== What the exercise asks ==
Retype everything from the line that contains "Recreate this object as a" down to the line that contains "Placement = FreeCAD.Placement", inclusive, without altering or adding anything.

☆ ☆ ☆

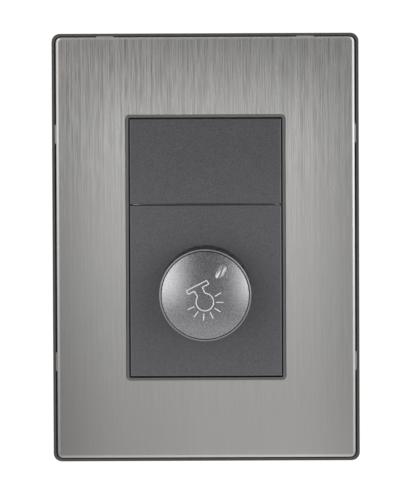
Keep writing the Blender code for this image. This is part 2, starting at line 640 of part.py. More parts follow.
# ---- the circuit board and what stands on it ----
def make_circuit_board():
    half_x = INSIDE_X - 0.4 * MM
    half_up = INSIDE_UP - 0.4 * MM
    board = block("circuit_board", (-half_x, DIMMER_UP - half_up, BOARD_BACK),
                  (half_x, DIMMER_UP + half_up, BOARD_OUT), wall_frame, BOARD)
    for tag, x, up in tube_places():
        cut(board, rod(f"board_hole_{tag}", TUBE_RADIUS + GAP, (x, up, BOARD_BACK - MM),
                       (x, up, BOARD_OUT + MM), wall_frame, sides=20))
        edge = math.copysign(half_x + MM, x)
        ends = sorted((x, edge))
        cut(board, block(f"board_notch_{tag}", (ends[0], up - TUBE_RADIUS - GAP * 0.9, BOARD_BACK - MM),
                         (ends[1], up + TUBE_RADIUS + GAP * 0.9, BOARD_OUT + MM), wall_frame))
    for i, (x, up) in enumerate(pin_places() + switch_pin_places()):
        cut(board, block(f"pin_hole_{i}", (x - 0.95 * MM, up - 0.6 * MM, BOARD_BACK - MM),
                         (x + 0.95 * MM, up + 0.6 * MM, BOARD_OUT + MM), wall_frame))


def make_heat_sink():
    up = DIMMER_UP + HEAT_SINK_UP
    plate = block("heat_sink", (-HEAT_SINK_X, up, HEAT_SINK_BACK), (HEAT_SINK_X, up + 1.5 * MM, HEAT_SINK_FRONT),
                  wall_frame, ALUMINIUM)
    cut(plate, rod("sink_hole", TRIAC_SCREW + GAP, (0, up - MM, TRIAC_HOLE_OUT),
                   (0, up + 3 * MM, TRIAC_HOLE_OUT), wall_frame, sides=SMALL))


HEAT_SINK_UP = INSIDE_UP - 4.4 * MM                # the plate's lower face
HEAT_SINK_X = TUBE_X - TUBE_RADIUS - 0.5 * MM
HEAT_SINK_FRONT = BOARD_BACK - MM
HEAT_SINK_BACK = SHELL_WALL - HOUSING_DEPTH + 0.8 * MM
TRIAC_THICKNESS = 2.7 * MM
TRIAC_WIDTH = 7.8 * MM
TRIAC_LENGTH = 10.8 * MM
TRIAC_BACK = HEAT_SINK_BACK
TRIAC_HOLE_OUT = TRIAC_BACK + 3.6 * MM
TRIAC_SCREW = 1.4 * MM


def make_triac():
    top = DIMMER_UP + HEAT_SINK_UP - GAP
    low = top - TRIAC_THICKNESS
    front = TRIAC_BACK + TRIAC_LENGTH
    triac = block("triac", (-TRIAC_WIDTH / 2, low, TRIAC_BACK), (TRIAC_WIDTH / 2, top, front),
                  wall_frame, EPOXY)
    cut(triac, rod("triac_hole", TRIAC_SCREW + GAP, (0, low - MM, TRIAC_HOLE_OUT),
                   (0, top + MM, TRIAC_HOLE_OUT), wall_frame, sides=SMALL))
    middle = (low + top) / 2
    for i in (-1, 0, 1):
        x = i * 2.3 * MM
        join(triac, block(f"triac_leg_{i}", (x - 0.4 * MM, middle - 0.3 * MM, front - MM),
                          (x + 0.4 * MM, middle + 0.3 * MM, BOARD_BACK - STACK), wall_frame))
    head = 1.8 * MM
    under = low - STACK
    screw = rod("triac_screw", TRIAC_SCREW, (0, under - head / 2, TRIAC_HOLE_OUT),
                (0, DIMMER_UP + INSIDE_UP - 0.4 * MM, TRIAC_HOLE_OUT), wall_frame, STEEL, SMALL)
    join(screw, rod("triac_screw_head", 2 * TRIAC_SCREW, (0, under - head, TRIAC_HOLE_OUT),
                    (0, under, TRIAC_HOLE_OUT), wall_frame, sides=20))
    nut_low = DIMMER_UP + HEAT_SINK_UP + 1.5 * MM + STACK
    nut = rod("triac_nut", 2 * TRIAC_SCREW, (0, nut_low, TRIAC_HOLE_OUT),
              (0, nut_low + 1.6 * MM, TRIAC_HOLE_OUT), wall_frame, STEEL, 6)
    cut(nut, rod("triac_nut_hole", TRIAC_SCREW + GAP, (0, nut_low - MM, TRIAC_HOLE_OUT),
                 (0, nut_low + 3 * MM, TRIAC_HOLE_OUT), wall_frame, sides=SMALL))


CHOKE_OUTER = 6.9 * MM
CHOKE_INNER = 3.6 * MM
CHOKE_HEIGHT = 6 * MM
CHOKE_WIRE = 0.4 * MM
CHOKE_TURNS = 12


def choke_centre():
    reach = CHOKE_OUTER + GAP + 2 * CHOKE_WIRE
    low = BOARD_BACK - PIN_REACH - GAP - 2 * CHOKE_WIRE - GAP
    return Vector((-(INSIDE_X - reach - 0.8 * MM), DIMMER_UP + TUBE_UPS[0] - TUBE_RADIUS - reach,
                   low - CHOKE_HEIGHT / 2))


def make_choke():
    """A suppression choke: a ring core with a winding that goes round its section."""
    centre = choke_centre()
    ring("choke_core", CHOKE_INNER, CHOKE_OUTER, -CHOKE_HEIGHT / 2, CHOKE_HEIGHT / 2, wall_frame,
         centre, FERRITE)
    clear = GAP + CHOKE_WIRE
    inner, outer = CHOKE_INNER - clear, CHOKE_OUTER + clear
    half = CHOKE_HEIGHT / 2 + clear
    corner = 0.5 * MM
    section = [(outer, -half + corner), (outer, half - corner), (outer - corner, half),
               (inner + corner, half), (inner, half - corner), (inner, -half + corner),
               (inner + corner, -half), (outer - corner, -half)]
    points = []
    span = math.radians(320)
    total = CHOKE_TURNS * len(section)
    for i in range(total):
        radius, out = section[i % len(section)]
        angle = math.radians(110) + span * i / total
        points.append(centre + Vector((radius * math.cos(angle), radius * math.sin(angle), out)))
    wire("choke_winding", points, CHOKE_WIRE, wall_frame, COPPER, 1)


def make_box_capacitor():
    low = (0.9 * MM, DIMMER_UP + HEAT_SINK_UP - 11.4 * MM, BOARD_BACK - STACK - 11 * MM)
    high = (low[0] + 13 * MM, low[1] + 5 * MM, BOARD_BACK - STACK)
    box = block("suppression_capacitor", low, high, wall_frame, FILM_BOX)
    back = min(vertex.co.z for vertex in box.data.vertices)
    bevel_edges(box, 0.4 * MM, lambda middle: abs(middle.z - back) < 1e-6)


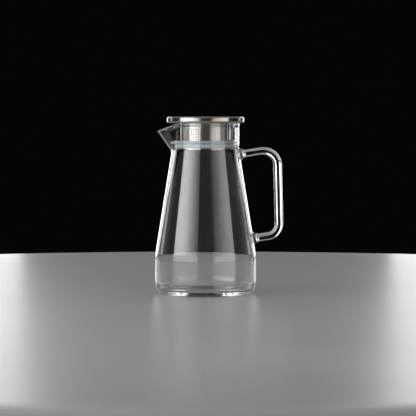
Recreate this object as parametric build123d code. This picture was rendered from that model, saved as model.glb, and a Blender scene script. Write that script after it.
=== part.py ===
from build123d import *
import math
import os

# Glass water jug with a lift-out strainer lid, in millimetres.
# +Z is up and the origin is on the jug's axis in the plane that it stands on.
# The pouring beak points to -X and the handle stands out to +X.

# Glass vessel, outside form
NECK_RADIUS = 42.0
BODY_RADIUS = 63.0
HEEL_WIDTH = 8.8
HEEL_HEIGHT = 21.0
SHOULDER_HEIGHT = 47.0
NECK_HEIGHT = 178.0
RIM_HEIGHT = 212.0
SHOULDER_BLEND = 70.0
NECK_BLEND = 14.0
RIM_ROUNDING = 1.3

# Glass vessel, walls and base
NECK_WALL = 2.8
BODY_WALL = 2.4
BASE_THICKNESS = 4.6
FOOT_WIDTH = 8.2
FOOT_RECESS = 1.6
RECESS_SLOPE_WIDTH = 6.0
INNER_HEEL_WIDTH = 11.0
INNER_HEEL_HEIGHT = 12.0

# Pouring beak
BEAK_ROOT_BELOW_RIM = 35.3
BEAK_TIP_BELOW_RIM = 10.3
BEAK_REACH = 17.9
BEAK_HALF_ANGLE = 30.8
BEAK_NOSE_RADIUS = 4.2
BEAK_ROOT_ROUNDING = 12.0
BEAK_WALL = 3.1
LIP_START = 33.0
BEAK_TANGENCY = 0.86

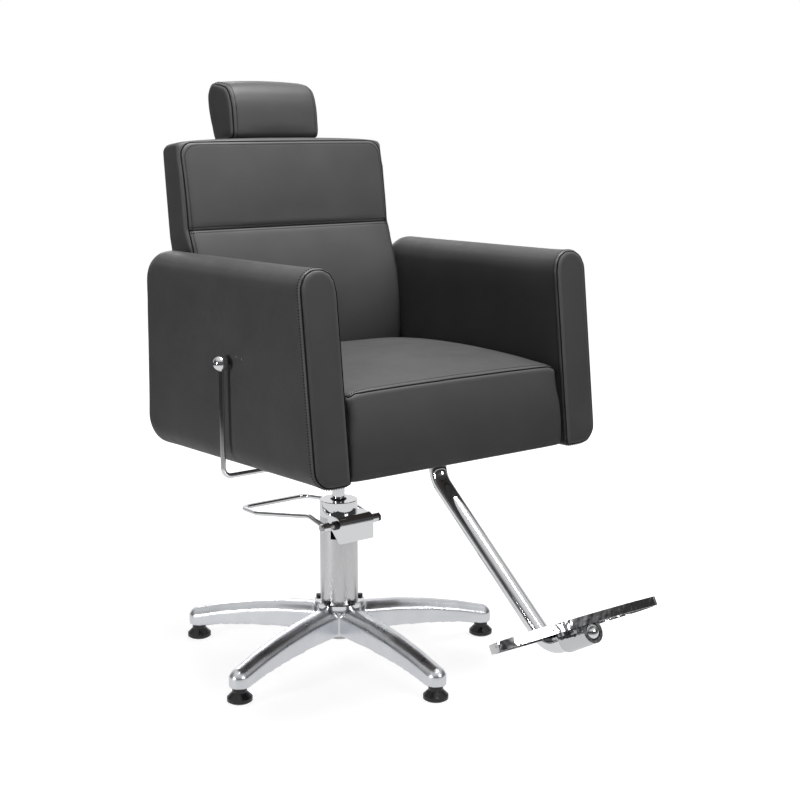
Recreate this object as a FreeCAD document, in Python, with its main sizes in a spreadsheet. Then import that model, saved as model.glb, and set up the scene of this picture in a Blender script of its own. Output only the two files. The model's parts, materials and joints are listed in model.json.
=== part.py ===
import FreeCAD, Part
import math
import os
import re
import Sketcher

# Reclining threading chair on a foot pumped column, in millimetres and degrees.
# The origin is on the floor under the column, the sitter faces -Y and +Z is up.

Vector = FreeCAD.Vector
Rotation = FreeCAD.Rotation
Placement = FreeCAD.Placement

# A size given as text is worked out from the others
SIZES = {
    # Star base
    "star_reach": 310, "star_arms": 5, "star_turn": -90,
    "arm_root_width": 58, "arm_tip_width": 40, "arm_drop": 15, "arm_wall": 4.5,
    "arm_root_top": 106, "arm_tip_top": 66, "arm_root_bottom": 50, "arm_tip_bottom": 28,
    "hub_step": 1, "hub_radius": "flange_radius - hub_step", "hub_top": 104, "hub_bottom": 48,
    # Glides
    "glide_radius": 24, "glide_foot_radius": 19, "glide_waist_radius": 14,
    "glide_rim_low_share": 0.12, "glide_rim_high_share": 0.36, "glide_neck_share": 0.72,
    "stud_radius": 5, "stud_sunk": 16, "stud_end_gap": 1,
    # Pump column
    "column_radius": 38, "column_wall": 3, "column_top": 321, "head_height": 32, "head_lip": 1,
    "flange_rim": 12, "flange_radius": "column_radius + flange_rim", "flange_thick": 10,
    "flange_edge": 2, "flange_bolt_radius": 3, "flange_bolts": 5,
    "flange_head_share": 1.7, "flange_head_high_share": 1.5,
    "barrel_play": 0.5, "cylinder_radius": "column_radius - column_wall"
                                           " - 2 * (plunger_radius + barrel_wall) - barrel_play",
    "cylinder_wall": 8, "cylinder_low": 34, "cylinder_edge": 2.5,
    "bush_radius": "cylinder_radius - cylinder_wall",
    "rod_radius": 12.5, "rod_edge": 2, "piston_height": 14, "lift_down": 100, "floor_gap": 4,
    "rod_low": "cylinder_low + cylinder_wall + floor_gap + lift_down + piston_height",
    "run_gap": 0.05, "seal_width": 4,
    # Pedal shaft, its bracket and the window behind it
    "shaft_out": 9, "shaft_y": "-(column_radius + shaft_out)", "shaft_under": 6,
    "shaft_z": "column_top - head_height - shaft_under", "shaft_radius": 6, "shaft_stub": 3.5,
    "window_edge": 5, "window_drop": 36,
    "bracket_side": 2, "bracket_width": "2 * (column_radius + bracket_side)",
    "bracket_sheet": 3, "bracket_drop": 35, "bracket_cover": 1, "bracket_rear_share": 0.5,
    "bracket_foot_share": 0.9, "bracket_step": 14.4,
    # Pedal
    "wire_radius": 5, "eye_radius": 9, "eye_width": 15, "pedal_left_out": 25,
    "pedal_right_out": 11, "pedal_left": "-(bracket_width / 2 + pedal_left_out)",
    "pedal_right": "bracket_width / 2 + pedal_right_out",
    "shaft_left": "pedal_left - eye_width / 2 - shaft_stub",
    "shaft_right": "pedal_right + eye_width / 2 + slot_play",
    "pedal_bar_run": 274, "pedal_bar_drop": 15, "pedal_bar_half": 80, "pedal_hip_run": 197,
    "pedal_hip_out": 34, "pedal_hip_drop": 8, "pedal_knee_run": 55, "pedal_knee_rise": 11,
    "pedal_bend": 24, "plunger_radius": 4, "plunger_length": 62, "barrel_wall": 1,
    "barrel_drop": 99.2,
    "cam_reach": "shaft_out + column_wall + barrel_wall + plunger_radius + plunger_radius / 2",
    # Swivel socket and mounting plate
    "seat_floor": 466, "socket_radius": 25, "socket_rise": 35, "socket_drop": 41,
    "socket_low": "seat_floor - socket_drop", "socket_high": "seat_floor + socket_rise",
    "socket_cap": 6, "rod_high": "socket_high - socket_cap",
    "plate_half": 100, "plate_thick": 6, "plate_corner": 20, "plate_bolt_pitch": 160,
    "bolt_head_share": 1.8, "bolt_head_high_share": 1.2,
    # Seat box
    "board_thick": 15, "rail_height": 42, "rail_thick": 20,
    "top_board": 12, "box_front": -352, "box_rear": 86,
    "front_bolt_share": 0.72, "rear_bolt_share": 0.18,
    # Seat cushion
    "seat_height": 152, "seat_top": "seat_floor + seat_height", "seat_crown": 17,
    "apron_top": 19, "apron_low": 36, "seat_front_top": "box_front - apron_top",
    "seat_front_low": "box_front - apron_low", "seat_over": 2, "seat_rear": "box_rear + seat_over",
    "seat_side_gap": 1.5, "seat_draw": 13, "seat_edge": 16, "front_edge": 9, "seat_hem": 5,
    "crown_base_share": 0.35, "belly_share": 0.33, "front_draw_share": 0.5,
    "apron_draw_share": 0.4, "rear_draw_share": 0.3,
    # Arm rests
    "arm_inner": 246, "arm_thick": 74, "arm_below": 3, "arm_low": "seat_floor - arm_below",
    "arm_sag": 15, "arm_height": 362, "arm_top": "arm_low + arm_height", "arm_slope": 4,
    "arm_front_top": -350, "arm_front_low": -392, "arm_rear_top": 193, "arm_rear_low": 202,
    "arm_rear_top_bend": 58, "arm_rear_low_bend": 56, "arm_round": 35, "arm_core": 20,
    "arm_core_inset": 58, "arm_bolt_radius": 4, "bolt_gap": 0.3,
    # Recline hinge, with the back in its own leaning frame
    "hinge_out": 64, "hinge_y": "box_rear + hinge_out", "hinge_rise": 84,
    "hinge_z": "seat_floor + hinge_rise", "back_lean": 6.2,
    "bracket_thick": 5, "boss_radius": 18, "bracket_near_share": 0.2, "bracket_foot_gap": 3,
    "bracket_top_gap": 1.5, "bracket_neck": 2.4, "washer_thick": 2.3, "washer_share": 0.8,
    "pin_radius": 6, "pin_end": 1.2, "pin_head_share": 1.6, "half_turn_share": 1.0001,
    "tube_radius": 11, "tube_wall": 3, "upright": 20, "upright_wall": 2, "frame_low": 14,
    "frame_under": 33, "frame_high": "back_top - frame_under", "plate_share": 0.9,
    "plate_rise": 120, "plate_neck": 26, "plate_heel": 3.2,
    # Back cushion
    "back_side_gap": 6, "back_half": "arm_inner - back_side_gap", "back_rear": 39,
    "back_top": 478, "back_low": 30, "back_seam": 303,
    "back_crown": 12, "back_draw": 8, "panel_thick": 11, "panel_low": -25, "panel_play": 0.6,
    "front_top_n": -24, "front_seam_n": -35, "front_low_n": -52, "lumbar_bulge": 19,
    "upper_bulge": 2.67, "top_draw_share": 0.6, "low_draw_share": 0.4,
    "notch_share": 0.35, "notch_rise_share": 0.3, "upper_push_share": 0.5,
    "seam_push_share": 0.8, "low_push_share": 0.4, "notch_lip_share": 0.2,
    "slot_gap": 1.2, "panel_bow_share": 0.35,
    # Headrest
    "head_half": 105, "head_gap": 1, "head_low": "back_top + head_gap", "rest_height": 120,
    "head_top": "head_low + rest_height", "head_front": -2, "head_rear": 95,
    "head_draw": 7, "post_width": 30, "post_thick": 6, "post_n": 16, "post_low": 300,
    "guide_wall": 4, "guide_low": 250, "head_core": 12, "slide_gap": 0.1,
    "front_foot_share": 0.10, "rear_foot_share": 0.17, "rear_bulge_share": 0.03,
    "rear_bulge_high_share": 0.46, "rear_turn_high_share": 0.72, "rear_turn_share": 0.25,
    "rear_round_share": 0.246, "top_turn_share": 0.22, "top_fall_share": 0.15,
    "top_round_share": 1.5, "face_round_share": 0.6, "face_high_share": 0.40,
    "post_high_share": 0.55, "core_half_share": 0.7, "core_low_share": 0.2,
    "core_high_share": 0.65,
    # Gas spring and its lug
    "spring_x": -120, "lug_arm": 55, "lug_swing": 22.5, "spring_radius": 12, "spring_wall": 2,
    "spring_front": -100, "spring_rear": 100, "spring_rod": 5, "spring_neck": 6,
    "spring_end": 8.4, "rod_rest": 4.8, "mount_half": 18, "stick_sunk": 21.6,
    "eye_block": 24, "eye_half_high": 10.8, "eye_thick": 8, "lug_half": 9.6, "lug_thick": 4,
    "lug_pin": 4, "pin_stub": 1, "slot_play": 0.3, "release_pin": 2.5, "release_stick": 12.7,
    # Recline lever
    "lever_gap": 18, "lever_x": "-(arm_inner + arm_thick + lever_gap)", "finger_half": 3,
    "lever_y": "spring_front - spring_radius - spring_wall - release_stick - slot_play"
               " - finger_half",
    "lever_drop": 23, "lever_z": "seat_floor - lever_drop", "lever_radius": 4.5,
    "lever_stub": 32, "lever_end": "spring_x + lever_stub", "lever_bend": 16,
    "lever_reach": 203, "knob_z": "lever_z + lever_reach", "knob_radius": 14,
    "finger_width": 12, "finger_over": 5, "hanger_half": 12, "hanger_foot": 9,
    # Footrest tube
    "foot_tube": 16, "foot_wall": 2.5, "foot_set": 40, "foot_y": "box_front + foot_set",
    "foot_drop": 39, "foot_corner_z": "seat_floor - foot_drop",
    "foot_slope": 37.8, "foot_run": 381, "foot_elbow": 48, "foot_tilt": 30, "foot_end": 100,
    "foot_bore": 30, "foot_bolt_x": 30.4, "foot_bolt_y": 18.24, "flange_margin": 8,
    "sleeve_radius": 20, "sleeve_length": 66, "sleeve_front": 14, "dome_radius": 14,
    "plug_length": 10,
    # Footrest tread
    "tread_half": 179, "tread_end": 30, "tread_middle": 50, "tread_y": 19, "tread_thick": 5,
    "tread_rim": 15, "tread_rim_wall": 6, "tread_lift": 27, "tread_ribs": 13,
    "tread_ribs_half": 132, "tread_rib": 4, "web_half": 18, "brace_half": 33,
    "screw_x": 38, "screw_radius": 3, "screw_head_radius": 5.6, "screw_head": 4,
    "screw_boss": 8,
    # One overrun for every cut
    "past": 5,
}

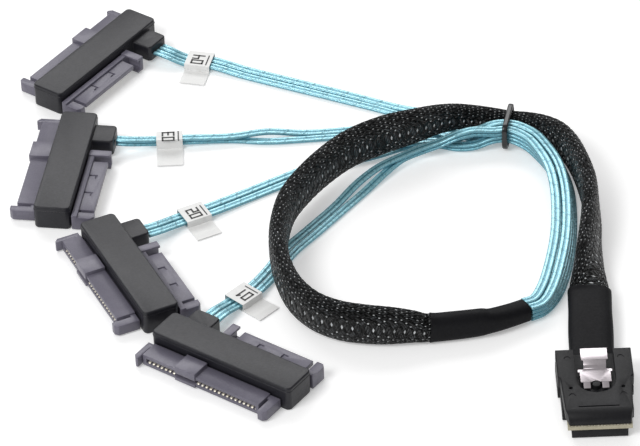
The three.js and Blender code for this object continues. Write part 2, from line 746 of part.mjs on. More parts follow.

☆ ☆ ☆

== Task response ==
Recreate this object as a FreeCAD document, in Python, with its main sizes in a spreadsheet. Then import that model, saved as model.glb, and set up the scene of this picture in a Blender script of its own. Output only the two files. The model's parts, materials and joints are listed in model.json.
=== part.py ===
import FreeCAD, Part
import math
import os
import re
import Sketcher

# Reclining threading chair on a foot pumped column, in millimetres and degrees.
# The origin is on the floor under the column, the sitter faces -Y and +Z is up.

Vector = FreeCAD.Vector
Rotation = FreeCAD.Rotation
Placement = FreeCAD.Placement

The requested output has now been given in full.